Example GET request: localhost:9000/requesters/crawlFlickr?tag=TUDelft&number=3
This request will crawl Flickr, search for posts containing tag "TUDelft" and return 3 posts in the following json format:
{
"results": [
{
"title": "Save for work shoes",
"url": "https://farm3.staticflickr.com/2949/33400403062_324e1ca7e3_o.jpg"
},
{
"title": "Lanternim",
"url": "https://farm3.staticflickr.com/2671/33113823605_bec45d1a38_o.jpg"
},
{
"title": "Arquitetura",
"url": "https://farm4.staticflickr.com/3698/33113820415_0e929e63ce_o.jpg"
}
]
}
Example GET request: localhost:9000/requesters/crawlImgur?album=0f3pD
This request will crawl Imgur, search for all images contained in the given album (http://imgur.com/a/0f3pD) and return links to those images in the following json format:
{
"results": [
{
"url": "http://i.imgur.com/FlLO0xt.jpg"
},
{
"url": "http://i.imgur.com/2qpgba7.jpg"
},
{
"url": "http://i.imgur.com/5N63bTx.jpg"
}
]
}
Step 1: Getting started
Download Elastic Search
and install it.
Follow : https://www.elastic.co/guide/en/elasticsearch/reference/current/_installation.html
Step 2: Elastic Search on Python
Use Command Prompt to start Elastic Search. Go to the location of the folder and run elasticsearch.bat
.
Elastic Search runs on port 9200.
If you request http://localhost:9200/
, you will get the following output (Note: Cluster name and uuid would vary from system to system):
{
"name" : "z1QNFxg",
"cluster_name" : "elasticsearch",
"cluster_uuid" : "a0NRUbsnRkmeDztsXJ477Q",
"version" : {
"number" : "5.2.2",
"build_hash" : "f9d9b74",
"build_date" : "2017-02-24T17:26:45.835Z",
"build_snapshot" : false,
"lucene_version" : "6.4.1"
},
"tagline" : "You Know, for Search"
}
In the Check folder, first_check.py
ensures that the above details are obtained as an output in the Python console.

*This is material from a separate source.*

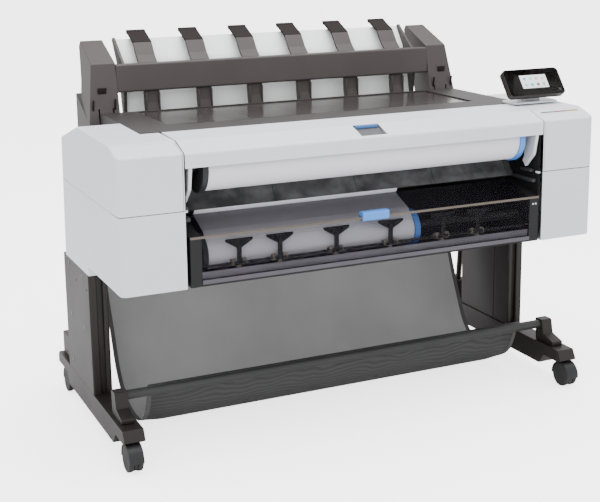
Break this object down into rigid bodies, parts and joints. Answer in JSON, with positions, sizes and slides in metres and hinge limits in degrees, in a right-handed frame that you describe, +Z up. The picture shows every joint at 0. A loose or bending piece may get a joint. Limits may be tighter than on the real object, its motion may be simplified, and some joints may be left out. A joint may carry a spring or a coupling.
{
  "type": "large format plotter",
  "caption": "Wide roll-fed plotter on a castered stand, with a roll drawer, rear output stacker, cloth catch bin and tilting touch panel.",
  "frame": {"origin": "on the floor, under the middle of the machine's box", "axes": "+X to the operator's right along the rolls, +Y to the back, +Z up"},
  "size_m": [1.39, 0.766, 1.0572],
  "materials": {
    "white_cover": "satin light grey-white moulding",
    "dark_cover": "warm dark grey-brown, fine texture",
    "stacker_dark": "warm dark grey-brown, fine texture",
    "black_plastic": "black moulding",
    "stand_paint": "dark brown powder coat",
    "steel": "plated sheet",
    "smoked": "smoked clear plastic",
    "paper": "plain white",
    "blue_plastic": "bright blue moulding",
    "tan_edge": "tan strip",
    "panel_gloss": "gloss black",
    "cloth": "open grey mesh cloth",
    "wheel": "soft tread on black hubs",
    "belt": "toothed belt",
    "deflector_grey": "mottled dark grey",
    "guide_white": "white sheet"
  },
  "bodies": {
    "frame": {"lower_cover_right": "white_cover", "lower_cover_left": "white_cover", "upper_cover_right": "white_cover", "upper_cover_left": "white_cover", "panel_pedestal": "white_cover", "top_cover": "dark_cover", "rear_cover": "dark_cover", "stacker_arms": "stacker_dark", "stacker_crossbar": "stacker_dark", "upper_fingers": "stacker_dark", "lower_fingers": "stacker_dark", "end_walls": "black_plastic", "ink_cartridges": "black_plastic", "service_station": "black_plastic", "electronics_box": "black_plastic", "power_inlet": "black_plastic", "bin_clamps": "black_plastic", "legs": "stand_paint", "leg_inner_panels": "stand_paint", "feet": "stand_paint", "stand_crossbar": "stand_paint", "bin_rod": "stand_paint", "bin_rear_frame": "stand_paint", "chassis_base": "steel", "platen": "steel", "carriage_rail": "steel", "bin_fabric": "cloth", "carriage_belt": "belt", "paper_deflector": "deflector_grey", "stacker_guide": "guide_white"},
    "caster_front_left": {"caster_hood_front_left": "black_plastic"},
    "wheels_front_left": {"caster_wheels_front_left": "wheel"},
    "caster_front_right": {"caster_hood_front_right": "black_plastic"},
    "wheels_front_right": {"caster_wheels_front_right": "wheel"},
    "caster_rear_left": {"caster_hood_rear_left": "black_plastic"},
    "wheels_rear_left": {"caster_wheels_rear_left": "wheel"},
    "caster_rear_right": {"caster_hood_rear_right": "black_plastic"},
    "wheels_rear_right": {"caster_wheels_rear_right": "wheel"},
    "roll_cover_body": {"roll_cover": "white_cover", "roll_cover_ribs": "white_cover", "roll_cover_pocket": "black_plastic"},
    "window": {"top_window": "smoked"},
    "door_left": {"ink_door_left": "white_cover"},
    "door_right": {"ink_door_right": "white_cover"},
    "drawer": {"drawer_frame": "black_plastic", "drawer_edge": "tan_edge", "drawer_window": "smoked", "drawer_grip": "blue_plastic", "paper_web": "paper"},
    "roll_2": {"roll_2_paper": "paper", "roll_2_spindle": "black_plastic"},
    "pinch": {"pinch_arms": "black_plastic"},
    "roll_1": {"roll_1_paper": "paper", "roll_1_spindle": "black_plastic"},
    "panel": {"panel_body": "black_plastic", "panel_glass": "panel_gloss"},
    "button": {"power_button": "panel_gloss"},
    "carriage_body": {"carriage": "black_plastic"},
    "pulley": {"belt_pulley": "black_plastic"},
    "feed": {"feed_roller": "steel"}
  },
  "joints": [
    {"name": "caster_front_left_swivel", "type": "hinge", "parent": "frame", "child": "caster_front_left", "pos_m": [-0.669, -0.315, 0.08], "axis": [0, 0, 1], "continuous": true},
    {"name": "caster_front_left_roll", "type": "hinge", "parent": "caster_front_left", "child": "wheels_front_left", "pos_m": [-0.669, -0.327, 0.035], "axis": [1, 0, 0], "continuous": true},
    {"name": "caster_front_right_swivel", "type": "hinge", "parent": "frame", "child": "caster_front_right", "pos_m": [0.669, -0.315, 0.08], "axis": [0, 0, 1], "continuous": true},
    {"name": "caster_front_right_roll", "type": "hinge", "parent": "caster_front_right", "child": "wheels_front_right", "pos_m": [0.669, -0.327, 0.035], "axis": [1, 0, 0], "continuous": true},
    {"name": "caster_rear_left_swivel", "type": "hinge", "parent": "frame", "child": "caster_rear_left", "pos_m": [-0.669, 0.299, 0.08], "axis": [0, 0, 1], "continuous": true},
    {"name": "caster_rear_left_roll", "type": "hinge", "parent": "caster_rear_left", "child": "wheels_rear_left", "pos_m": [-0.669, 0.287, 0.035], "axis": [1, 0, 0], "continuous": true},
    {"name": "caster_rear_right_swivel", "type": "hinge", "parent": "frame", "child": "caster_rear_right", "pos_m": [0.669, 0.299, 0.08], "axis": [0, 0, 1], "continuous": true},
    {"name": "caster_rear_right_roll", "type": "hinge", "parent": "caster_rear_right", "child": "wheels_rear_right", "pos_m": [0.669, 0.287, 0.035], "axis": [1, 0, 0], "continuous": true},
    {"name": "roll_cover_hinge", "type": "hinge", "parent": "frame", "child": "roll_cover_body", "pos_m": [0, -0.208, 0.842], "axis": [-1, 0, 0], "range_deg": [0, 20]},
    {"name": "window_hinge", "type": "hinge", "parent": "frame", "child": "window", "pos_m": [0, 0.1735, 0.8385], "axis": [-1, 0, 0], "range_deg": [0, 60]},
    {"name": "ink_door_left_hinge", "type": "hinge", "parent": "frame", "child": "door_left", "pos_m": [-0.61, -0.381, 0.675], "axis": [1, 0, 0], "range_deg": [0, 70]},
    {"name": "ink_door_right_hinge", "type": "hinge", "parent": "frame", "child": "door_right", "pos_m": [0.61, -0.381, 0.675], "axis": [1, 0, 0], "range_deg": [0, 70]},
    {"name": "drawer_slide", "type": "slide", "parent": "frame", "child": "drawer", "axis": [0, -1, 0], "range_m": [0, 0.25]},
    {"name": "roll_2_spin", "type": "hinge", "parent": "drawer", "child": "roll_2", "pos_m": [0, -0.318, 0.545], "axis": [1, 0, 0], "continuous": true},
    {"name": "pinch_arms_swing", "type": "hinge", "parent": "drawer", "child": "pinch", "pos_m": [0, -0.372, 0.524], "axis": [-1, 0, 0], "range_deg": [0, 6]},
    {"name": "roll_1_spin", "type": "hinge", "parent": "frame", "child": "roll_1", "pos_m": [0, -0.305, 0.765], "axis": [1, 0, 0], "continuous": true},
    {"name": "panel_tilt", "type": "hinge", "parent": "frame", "child": "panel", "pos_m": [0.6, -0.20204, 0.88545], "axis": [1, 0, 0], "range_deg": [-10, 10]},
    {"name": "power_button_press", "type": "slide", "parent": "panel", "child": "button", "axis": [0, 0.7986, -0.6018], "range_m": [0, 0.001], "stiffness_N_per_m": 400},
    {"name": "carriage_travel", "type": "slide", "parent": "frame", "child": "carriage_body", "axis": [1, 0, 0], "range_m": [-0.43, 0.43]},
    {"name": "belt_pulley_spin", "type": "hinge", "parent": "frame", "child": "pulley", "pos_m": [0.5, 0.056, 0.805], "axis": [0, 0, 1], "continuous": true},
    {"name": "feed_roller_spin", "type": "hinge", "parent": "frame", "child": "feed", "pos_m": [0, -0.176, 0.75], "axis": [1, 0, 0], "continuous": true}
  ],
  "couplings": [
    {"joint": "belt_pulley_spin", "follows": "carriage_travel", "rad_per_m": 125}
  ]
}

Step 3: Creating nodes and testing using Postman
Please install Postman
for API Testing and development.
Request: GET http://localhost:9200/_cat/indices?v
If there are no indices you will see:
health status index uuid pri rep docs.count docs.deleted store.size pri.store.size
Run second_check.py
from the Check folder. This will create a new index named "posts" with 3 documents.
The first document with id = 1 will be printed on the Python console.

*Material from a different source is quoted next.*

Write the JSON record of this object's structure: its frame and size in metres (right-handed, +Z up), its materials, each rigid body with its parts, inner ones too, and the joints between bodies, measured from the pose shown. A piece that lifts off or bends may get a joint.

Go to Postman and request: http://localhost:9200/_cat/indices?v
You will see that a new index is created called "posts" with docs.count=3.

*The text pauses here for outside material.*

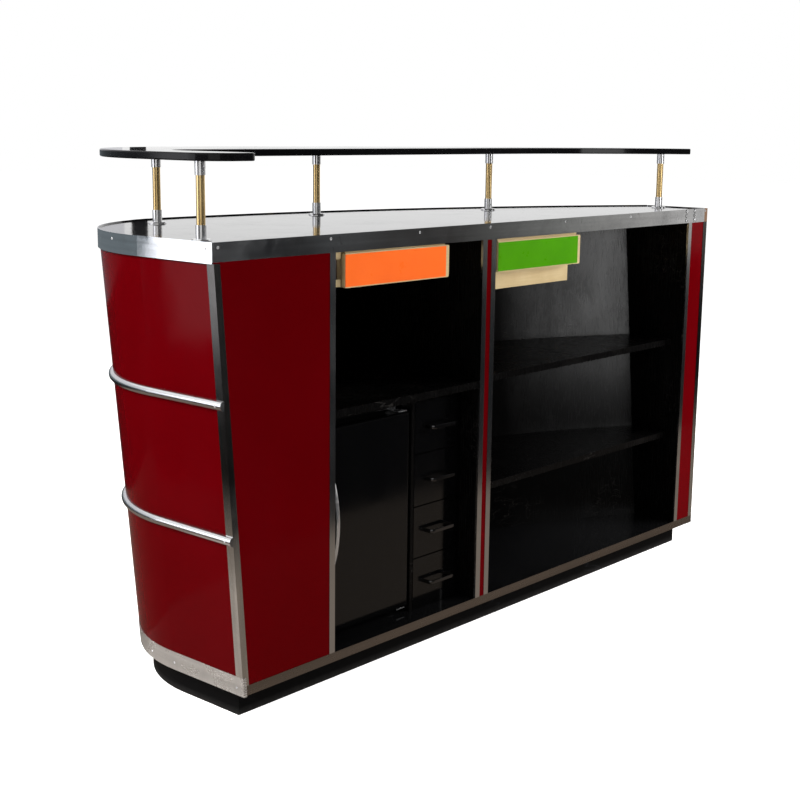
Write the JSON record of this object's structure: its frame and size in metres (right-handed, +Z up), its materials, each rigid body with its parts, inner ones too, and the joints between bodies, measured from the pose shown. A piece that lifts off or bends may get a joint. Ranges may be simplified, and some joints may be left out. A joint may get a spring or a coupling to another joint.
{
  "type": "bar counter with shelves",
  "caption": "Bar counter with a rounded, leaning red front, raised glass shelf on brass posts, open bays with shelves, drawers under the top and a small black cooler.",
  "frame": {"origin": "middle of the bounding box in plan, on the floor", "axes": "+X along the counter's length, -Y out of the service side with the open bays, +Z up"},
  "size_m": [1.995, 0.669, 1.246],
  "materials": {
    "plinth_black": "matte black faced board",
    "black_gloss": "glossy black laminate",
    "black_board": "satin black faced board",
    "raw_board": "bare chipboard",
    "red_laminate": "glossy deep red laminate",
    "chrome": "polished chrome",
    "bright_metal": "bright anodised aluminium",
    "brushed_metal": "brushed aluminium",
    "brass": "polished brass",
    "cooler_black": "glossy black",
    "gasket_rubber": "soft grey rubber",
    "cream_board": "cream faced board",
    "orange_laminate": "orange laminate",
    "green_laminate": "green laminate",
    "runner_brown": "dark brown hardwood"
  },
  "bodies": {
    "counter": {"plinth_service_board": "plinth_black", "plinth_end_board": "plinth_black", "plinth_curved_board": "plinth_black", "plinth_bearers": "raw_board", "bottom_board": "black_gloss", "top_board": "raw_board", "top_laminate": "black_gloss", "wall_left": "black_board", "wall_right": "black_board", "partition_boards": "black_board", "back_lining": "black_board", "curved_studs": "raw_board", "service_panels": "red_laminate", "end_panel": "red_laminate", "opening_trims": "chrome", "base_trim_curved": "brushed_metal", "base_trims_straight": "brushed_metal", "corner_trim_left": "bright_metal", "corner_trim_right": "bright_metal", "skin_lower": "red_laminate", "skin_middle": "red_laminate", "skin_upper": "red_laminate", "rail_upper": "bright_metal", "rail_lower": "bright_metal", "band_service": "bright_metal", "band_curved": "bright_metal", "band_end": "bright_metal", "rim_bead": "black_gloss", "shelf_right_upper": "black_board", "shelf_right_lower": "black_board", "shelf_left": "black_board", "shelf_cleats": "black_board", "module_top": "black_board", "module_divider": "black_board", "cooler_case": "cooler_black", "hinge_brackets": "chrome", "left_drawer_guides": "cream_board", "drawer_runners": "runner_brown", "raised_shelf": "black_gloss", "post_sockets": "chrome", "post_bars": "brass"},
    "left_top_drawer": {"left_drawer_front": "cream_board", "left_drawer_face": "orange_laminate", "left_drawer_box": "cream_board", "left_drawer_tongue": "runner_brown"},
    "right_top_drawer": {"right_drawer_front": "cream_board", "right_drawer_face": "green_laminate", "right_drawer_box": "cream_board"},
    "cooler_door_leaf": {"cooler_door": "cooler_black", "cooler_gasket": "gasket_rubber", "cooler_handle": "chrome"},
    "column_drawer_body_1": {"column_drawer_1": "cooler_black", "column_pull_1": "chrome"},
    "column_drawer_body_2": {"column_drawer_2": "cooler_black", "column_pull_2": "chrome"},
    "column_drawer_body_3": {"column_drawer_3": "cooler_black", "column_pull_3": "chrome"},
    "column_drawer_body_4": {"column_drawer_4": "cooler_black", "column_pull_4": "chrome"}
  },
  "joints": [
    {"name": "left_top_drawer_slide", "type": "slide", "parent": "counter", "child": "left_top_drawer", "axis": [0, -1, 0], "range_m": [0, 0.3]},
    {"name": "right_top_drawer_slide", "type": "slide", "parent": "counter", "child": "right_top_drawer", "axis": [0, -1, 0], "range_m": [0, 0.3]},
    {"name": "cooler_door_hinge", "type": "hinge", "parent": "counter", "child": "cooler_door_leaf", "pos_m": [-0.3241, -0.2615, 0.359], "axis": [0, 0, 1], "range_deg": [0, 90]},
    {"name": "column_drawer_1_slide", "type": "slide", "parent": "counter", "child": "column_drawer_body_1", "axis": [0, -1, 0], "range_m": [0, 0.25]},
    {"name": "column_drawer_2_slide", "type": "slide", "parent": "counter", "child": "column_drawer_body_2", "axis": [0, -1, 0], "range_m": [0, 0.25]},
    {"name": "column_drawer_3_slide", "type": "slide", "parent": "counter", "child": "column_drawer_body_3", "axis": [0, -1, 0], "range_m": [0, 0.25]},
    {"name": "column_drawer_4_slide", "type": "slide", "parent": "counter", "child": "column_drawer_body_4", "axis": [0, -1, 0], "range_m": [0, 0.25]}
  ]
}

health status index uuid pri rep docs.count docs.deleted store.size pri.store.size
yellow open posts 82B3zRjjScOyzFh3MpeErQ 5 1 3 0 18.3kb 18.3kb
Step 4: Querying using Elastic Search
Run search_query.py
from the Query folder.
The code will print all the authors who are not "Santa Clause".
This part will ensure that the querying functionality of Elastic Search works.
Step 5: Merging the Twitter pipeline with Elastic Search
Run app.py
You will see this in the Python console:
*Running on http://localhost:9000/ (Press CTRL+C to quit)
After this, Go to Postman and request: GET localhost:9000/requesters/crawlTwitter?hashtag=TUDelft&number=3
You will obtain three tweets with hashtag TUDelft in the JSON format. The number of tweets and the hashtag can be customized.
{
"results": [
{
"created_at": "Tue Apr 11 09:46:20 +0000 2017",
"hashtags_list": [
"tudelft"
],
"tweet_text": "Kijktip vanavond 20.30 @UniversiteitNL #tudelft prof Gerard van Bussel over Hoe leven we in de toekomst van de wind… https://t.co/HrBCuZWiuT",
"user_name": "Sharita_B"
},
{
"created_at": "Tue Apr 11 09:15:51 +0000 2017",
"hashtags_list": [
"openscience",
"TUDelft"
],
"tweet_text": "Open Science: The National Plan and you. Save the Date: May 29 \n # NPOS17 #openscience #TUDelft \n https://t.co/2xOyVy8bMv",
"user_name": "egonwillighagen"
},
{
"created_at": "Tue Apr 11 09:14:23 +0000 2017",
"hashtags_list": [
"cheetah",
"Velox7",
"TUDelft",
"VUAmsterdam"
],
"tweet_text": "'This summer the #cheetah will meet it's rival': de #Velox7, gebouwd door studenten van #TUDelft en #VUAmsterdam… https://t.co/XcXl7AraUe",
"user_name": "tudelft"
}
]
}
Implementing Ignored Hashtag:
Go to Postman and request: GET localhost:9000/requesters/crawlTwitter?hashtag=TUDelft&number=3&ignored_hashtag=openscience
You will obtain the tweets with hashtag TUDelft but without hashtags openscience.
{
"results": [
{
"created_at": "Tue Apr 11 09:14:23 +0000 2017",
"hashtags_list": [
"cheetah",
"Velox7",
"TUDelft",
"VUAmsterdam"
],
"tweet_text": "'This summer the #cheetah will meet it's rival': de #Velox7, gebouwd door studenten van #TUDelft en #VUAmsterdam… https://t.co/XcXl7AraUe",
"user_name": "tudelft"
}
]
}
Step 6: Checking the functionality of the pipeline combined with the Frontend:
- Go to: http://usquam.nl/data
- Click: Add Data Collection.
- Click: Twitter.
- Type the hashtag you used for testing on Postman, in my case 'TUDelft'.
- Type the ignored hashtag, for example 'open science'.
- Number of tweets, say 3.
- Click Get Tweets.
- You will get a list of all tweets in the "Inspect result" section.